Japan ranks dead last when it comes to how easy it is to hire foreign talent. But that's only half the problem.

by Chiaki Kitada

IN OUR AUGUST FEATURE story entitled "The Diverse Face of Japanese IT," we talked about the recent upswing of Japanese companies hiring foreigners to do the fourth D (the digital -- after the dirty, the difficult, and the dangerous). While there definitely is a trend in this direction, especially in the past six months, a survey by the International Institute for Management Development (www.imd.ch) placed Japan dead last (47th out of 47) when it comes to one pertinent category: how easy it is for domestic companies to hire foreigners.
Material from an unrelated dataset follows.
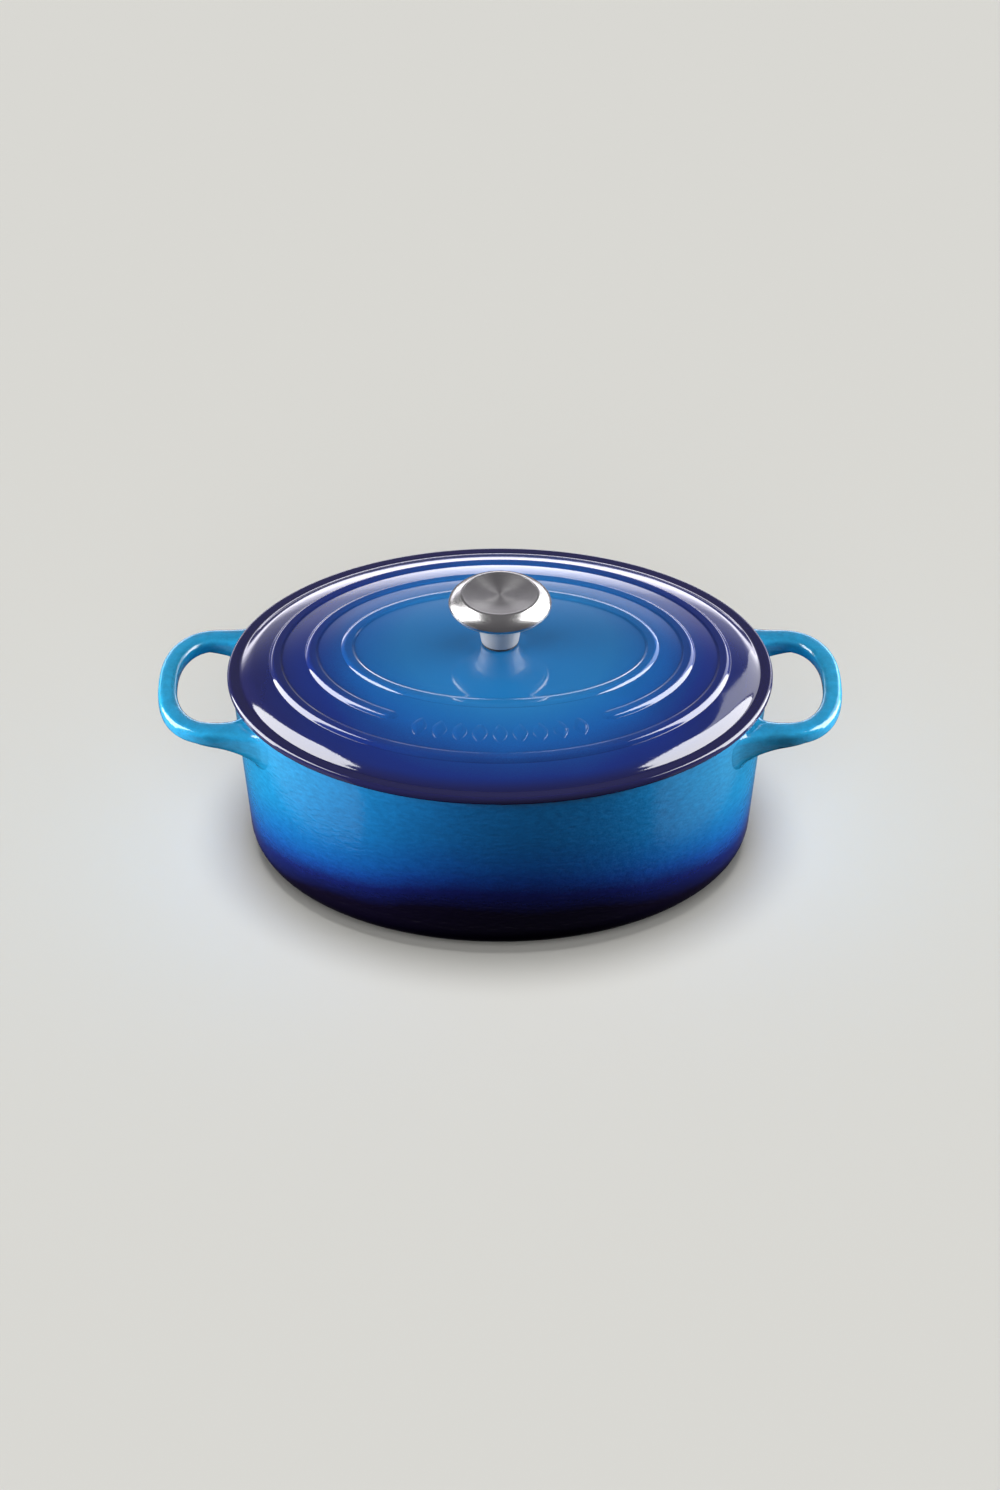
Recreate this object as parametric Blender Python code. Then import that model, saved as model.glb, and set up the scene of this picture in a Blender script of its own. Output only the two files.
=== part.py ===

In order to get the ranking for its "World Competitiveness Ranking 2000" report, IMD sent out lengthy questionnaire forms to more than 3,000 scholars and business executives around the world, which means the data is based on their perceptions, not on figures. (In the general competitiveness category, Japan came in at 17th, behind the US, Singapore, some European nations, and Hong Kong.)

Japan has recently been pushing harder to catch up with the US in all things IT. In September, the government set up an "IT Strategy Council" headed by Sony's Nobuyuki Idei. One of the stated goals was for Japan to pass the US in IT within five years; in response, one of the council's first acts was to cite 700 legal impediments to the growth of ecommerce -- things like the obligatory exchange of paper documents in ecommerce transactions.
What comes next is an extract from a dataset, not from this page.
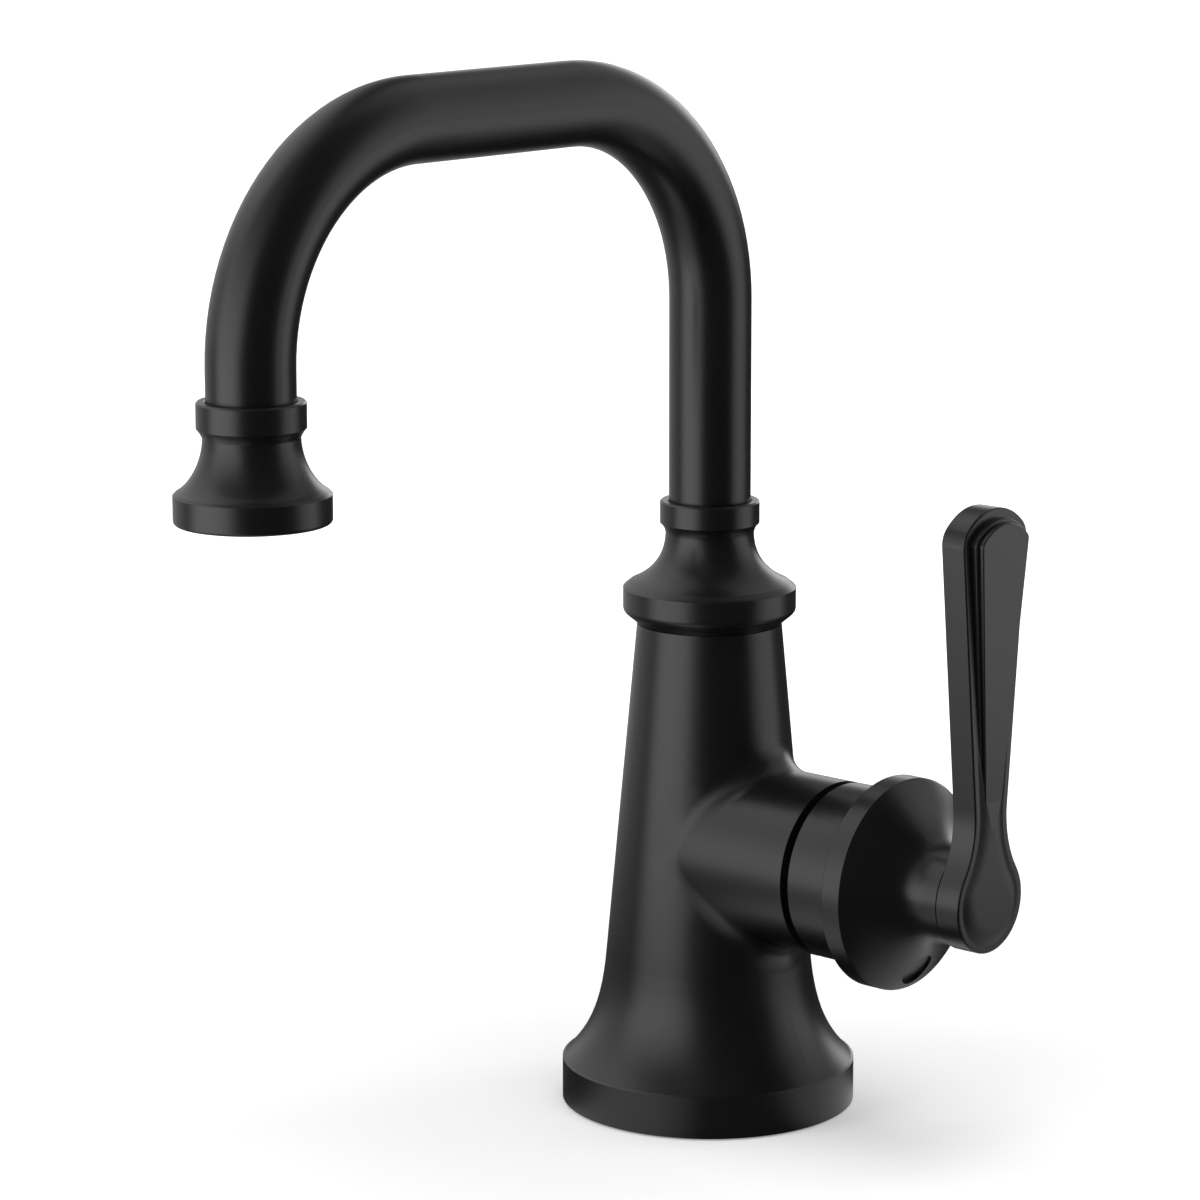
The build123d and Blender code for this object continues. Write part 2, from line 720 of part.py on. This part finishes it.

The full list of the 700 impediments was kept under wraps, but surely one of them is the difficulty that ventures face when trying to hire foreign tech talent. That, however, is just one challenge facing Japan in this regard, points out Yoshio Tsukio, a Tokyo University professor who did related research for the Science and Technology Agency. The other, he says, is to make Japan a more attractive place for gaijin tech talent. "Such attractiveness turns into power for a nation in this high-speed information era, when people, companies, and information move around the world freely," he says. "America is keenly aware of how this serves as a good resource." He cites the example of Indian high-tech workers being drawn to the US.

To shed a little more light on the situation, he's started building a database to analyze "the degree of attractiveness of each country." We eagerly await the good professor's results.